REQUIRED WORK: Lift out, unaltered, the lines of the material below between the line holding "const pedestal = new THREE.Group();" and the line holding "obj.parent = None", counting both.

SOURCE RECORDS:

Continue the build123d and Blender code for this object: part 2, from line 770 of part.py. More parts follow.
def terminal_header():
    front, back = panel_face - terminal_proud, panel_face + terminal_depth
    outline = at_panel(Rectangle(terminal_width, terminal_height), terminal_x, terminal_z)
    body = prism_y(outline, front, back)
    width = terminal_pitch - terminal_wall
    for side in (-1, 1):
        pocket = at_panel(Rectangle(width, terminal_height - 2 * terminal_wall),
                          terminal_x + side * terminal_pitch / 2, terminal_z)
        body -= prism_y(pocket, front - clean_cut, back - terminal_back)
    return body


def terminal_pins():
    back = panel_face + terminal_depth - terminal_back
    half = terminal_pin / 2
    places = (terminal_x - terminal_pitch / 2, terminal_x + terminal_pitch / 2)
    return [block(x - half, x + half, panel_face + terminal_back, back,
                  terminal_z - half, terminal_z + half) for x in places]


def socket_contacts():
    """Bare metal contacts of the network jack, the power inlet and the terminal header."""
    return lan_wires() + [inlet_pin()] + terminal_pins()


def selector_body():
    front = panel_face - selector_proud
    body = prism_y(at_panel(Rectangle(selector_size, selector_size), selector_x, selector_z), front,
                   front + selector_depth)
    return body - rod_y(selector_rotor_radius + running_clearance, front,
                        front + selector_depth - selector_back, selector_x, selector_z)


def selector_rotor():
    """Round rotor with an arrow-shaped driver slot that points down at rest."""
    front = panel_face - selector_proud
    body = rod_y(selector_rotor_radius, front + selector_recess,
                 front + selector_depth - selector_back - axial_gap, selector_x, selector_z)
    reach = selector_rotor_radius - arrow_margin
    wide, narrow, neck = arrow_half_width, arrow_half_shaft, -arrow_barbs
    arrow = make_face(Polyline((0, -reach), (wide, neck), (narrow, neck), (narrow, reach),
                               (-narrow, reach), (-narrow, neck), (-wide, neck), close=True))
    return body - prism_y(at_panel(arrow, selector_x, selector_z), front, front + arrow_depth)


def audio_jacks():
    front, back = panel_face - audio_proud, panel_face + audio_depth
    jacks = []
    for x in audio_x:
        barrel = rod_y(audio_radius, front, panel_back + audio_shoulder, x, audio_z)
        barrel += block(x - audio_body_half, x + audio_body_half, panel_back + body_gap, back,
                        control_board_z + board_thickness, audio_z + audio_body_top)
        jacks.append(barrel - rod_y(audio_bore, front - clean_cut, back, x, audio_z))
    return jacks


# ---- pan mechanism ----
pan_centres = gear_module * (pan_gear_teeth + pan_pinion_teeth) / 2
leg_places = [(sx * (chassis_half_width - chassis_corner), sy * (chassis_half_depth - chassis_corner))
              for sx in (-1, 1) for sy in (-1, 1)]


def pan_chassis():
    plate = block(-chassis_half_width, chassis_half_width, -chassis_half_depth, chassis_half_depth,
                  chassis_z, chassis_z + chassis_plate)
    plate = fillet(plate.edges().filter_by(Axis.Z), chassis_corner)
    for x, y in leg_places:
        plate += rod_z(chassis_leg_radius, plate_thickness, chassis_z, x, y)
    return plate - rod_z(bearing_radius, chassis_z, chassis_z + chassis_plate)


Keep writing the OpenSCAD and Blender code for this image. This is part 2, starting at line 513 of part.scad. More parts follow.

---

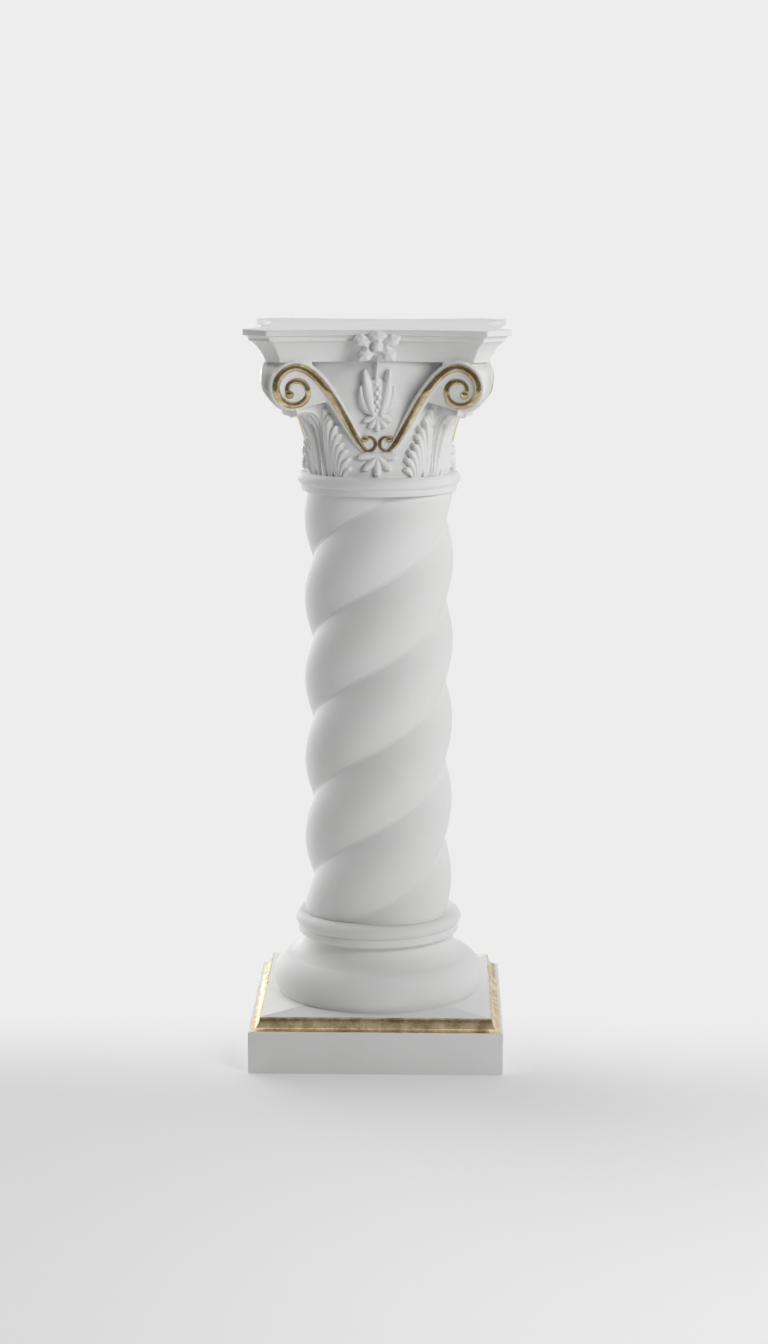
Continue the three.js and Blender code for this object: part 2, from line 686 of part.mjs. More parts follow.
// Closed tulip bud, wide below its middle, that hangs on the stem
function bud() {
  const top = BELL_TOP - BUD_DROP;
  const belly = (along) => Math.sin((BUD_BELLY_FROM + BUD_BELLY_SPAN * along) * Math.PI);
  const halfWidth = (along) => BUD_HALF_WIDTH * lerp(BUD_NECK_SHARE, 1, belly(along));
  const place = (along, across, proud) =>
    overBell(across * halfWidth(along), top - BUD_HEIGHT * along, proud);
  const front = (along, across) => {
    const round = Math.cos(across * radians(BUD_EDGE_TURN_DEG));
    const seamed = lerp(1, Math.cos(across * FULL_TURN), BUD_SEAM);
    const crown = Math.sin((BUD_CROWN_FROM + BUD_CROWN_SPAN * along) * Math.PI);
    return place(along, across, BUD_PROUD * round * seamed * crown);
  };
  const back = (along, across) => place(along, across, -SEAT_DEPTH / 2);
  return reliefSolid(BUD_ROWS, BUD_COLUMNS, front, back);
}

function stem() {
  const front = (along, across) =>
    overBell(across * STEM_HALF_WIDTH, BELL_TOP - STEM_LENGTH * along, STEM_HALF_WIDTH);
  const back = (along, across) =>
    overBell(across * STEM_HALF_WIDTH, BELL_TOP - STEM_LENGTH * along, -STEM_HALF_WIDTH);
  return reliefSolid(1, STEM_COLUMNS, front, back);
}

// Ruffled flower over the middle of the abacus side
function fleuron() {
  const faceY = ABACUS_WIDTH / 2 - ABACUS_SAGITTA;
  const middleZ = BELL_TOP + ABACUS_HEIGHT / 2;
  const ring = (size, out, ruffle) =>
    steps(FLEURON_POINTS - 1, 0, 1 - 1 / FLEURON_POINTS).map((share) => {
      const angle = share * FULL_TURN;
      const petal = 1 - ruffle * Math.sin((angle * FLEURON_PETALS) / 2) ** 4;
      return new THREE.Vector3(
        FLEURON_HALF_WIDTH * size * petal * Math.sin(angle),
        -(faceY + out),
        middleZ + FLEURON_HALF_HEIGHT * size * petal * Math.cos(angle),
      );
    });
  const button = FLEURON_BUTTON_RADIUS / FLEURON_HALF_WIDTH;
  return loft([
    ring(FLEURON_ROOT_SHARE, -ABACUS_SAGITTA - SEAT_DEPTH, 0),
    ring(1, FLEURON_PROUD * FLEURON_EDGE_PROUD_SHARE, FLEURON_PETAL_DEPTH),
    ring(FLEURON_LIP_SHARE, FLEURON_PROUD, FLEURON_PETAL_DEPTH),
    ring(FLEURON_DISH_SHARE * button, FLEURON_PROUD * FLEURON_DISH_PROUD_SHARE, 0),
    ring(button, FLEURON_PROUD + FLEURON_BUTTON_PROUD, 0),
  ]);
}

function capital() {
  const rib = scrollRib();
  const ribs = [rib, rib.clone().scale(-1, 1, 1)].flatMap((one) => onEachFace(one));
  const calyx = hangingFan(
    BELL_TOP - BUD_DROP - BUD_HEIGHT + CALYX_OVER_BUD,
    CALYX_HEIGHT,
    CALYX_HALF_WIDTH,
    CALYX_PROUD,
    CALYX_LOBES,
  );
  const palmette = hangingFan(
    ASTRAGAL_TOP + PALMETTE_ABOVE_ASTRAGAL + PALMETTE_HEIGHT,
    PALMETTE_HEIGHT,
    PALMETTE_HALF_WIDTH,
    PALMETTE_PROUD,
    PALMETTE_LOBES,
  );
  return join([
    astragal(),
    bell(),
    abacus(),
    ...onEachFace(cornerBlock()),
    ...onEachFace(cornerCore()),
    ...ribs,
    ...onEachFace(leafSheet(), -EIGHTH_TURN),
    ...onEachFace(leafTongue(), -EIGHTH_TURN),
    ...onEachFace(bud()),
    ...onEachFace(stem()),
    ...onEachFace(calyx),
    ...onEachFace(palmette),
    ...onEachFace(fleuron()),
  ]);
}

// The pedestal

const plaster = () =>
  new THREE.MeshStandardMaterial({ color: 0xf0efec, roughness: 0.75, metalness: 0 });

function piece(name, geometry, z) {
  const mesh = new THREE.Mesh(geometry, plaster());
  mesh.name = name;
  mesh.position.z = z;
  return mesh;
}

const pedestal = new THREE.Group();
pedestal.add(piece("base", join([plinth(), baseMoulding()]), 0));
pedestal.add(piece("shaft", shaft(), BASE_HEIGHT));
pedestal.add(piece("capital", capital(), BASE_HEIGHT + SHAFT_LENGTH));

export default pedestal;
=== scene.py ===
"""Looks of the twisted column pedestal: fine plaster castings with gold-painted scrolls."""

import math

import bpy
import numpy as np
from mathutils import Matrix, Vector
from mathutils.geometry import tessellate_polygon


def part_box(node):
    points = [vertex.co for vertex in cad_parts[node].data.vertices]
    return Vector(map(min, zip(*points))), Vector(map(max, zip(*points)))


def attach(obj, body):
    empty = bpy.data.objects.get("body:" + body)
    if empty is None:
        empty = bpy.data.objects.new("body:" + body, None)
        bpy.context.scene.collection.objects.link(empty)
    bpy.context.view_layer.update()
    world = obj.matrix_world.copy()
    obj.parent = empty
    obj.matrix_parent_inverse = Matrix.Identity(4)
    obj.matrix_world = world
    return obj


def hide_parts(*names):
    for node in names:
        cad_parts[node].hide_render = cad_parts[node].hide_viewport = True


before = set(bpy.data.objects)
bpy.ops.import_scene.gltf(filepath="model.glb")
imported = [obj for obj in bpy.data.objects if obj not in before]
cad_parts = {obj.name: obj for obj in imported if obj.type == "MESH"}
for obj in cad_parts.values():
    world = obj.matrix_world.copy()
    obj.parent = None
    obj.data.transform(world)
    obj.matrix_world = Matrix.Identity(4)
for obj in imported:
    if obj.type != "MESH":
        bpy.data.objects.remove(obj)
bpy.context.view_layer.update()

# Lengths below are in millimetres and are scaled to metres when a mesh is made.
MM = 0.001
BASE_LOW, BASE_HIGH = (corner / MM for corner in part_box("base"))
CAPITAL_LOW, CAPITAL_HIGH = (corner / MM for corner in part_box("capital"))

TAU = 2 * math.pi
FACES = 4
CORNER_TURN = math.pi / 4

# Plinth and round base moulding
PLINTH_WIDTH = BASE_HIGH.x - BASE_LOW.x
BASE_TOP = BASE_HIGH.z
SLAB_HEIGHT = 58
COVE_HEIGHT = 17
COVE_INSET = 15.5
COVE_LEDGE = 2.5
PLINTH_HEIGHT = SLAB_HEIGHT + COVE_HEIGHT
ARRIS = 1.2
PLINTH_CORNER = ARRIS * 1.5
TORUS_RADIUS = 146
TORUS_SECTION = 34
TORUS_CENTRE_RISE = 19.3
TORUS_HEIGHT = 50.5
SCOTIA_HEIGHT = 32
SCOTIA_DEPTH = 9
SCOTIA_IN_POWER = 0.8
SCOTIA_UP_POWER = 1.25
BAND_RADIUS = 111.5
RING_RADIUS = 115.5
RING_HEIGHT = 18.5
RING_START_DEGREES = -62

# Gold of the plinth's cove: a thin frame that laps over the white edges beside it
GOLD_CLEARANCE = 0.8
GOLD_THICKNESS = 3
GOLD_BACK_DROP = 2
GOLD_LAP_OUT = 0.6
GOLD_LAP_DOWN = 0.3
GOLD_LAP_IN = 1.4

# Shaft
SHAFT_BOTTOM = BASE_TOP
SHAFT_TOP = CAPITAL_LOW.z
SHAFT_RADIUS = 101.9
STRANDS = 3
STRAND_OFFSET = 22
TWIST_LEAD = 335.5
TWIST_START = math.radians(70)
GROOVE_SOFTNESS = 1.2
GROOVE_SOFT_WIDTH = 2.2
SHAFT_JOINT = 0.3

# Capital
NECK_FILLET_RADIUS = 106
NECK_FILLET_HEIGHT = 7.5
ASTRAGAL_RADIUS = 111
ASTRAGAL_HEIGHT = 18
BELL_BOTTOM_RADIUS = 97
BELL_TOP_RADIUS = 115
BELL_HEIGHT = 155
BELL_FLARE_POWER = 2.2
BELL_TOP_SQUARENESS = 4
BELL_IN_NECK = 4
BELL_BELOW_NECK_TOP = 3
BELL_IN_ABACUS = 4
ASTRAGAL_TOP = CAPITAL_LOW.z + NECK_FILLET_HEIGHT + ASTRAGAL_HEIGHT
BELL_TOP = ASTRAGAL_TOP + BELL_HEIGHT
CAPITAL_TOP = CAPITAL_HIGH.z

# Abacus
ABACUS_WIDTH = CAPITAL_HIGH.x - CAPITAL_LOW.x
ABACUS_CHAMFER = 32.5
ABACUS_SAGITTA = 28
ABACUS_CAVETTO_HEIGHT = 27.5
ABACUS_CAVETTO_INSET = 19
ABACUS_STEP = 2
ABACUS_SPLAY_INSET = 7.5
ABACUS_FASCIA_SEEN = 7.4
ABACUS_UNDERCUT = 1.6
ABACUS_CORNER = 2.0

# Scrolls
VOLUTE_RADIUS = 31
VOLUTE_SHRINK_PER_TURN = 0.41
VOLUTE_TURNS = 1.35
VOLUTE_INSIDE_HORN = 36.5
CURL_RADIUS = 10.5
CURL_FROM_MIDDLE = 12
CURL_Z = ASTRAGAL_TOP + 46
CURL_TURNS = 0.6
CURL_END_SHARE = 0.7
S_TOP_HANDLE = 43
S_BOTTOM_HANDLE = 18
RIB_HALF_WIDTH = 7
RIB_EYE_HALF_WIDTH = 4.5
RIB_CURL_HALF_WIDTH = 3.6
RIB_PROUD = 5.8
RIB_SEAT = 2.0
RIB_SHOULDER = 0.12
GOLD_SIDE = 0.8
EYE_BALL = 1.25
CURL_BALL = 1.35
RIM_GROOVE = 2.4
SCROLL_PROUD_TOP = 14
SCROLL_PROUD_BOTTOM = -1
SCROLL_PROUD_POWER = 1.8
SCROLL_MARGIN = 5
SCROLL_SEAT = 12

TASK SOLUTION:
const pedestal = new THREE.Group();
pedestal.add(piece("base", join([plinth(), baseMoulding()]), 0));
pedestal.add(piece("shaft", shaft(), BASE_HEIGHT));
pedestal.add(piece("capital", capital(), BASE_HEIGHT + SHAFT_LENGTH));

export default pedestal;
=== scene.py ===
"""Looks of the twisted column pedestal: fine plaster castings with gold-painted scrolls."""

import math

import bpy
import numpy as np
from mathutils import Matrix, Vector
from mathutils.geometry import tessellate_polygon


def part_box(node):
    points = [vertex.co for vertex in cad_parts[node].data.vertices]
    return Vector(map(min, zip(*points))), Vector(map(max, zip(*points)))


def attach(obj, body):
    empty = bpy.data.objects.get("body:" + body)
    if empty is None:
        empty = bpy.data.objects.new("body:" + body, None)
        bpy.context.scene.collection.objects.link(empty)
    bpy.context.view_layer.update()
    world = obj.matrix_world.copy()
    obj.parent = empty
    obj.matrix_parent_inverse = Matrix.Identity(4)
    obj.matrix_world = world
    return obj


def hide_parts(*names):
    for node in names:
        cad_parts[node].hide_render = cad_parts[node].hide_viewport = True


before = set(bpy.data.objects)
bpy.ops.import_scene.gltf(filepath="model.glb")
imported = [obj for obj in bpy.data.objects if obj not in before]
cad_parts = {obj.name: obj for obj in imported if obj.type == "MESH"}
for obj in cad_parts.values():
    world = obj.matrix_world.copy()
    obj.parent = None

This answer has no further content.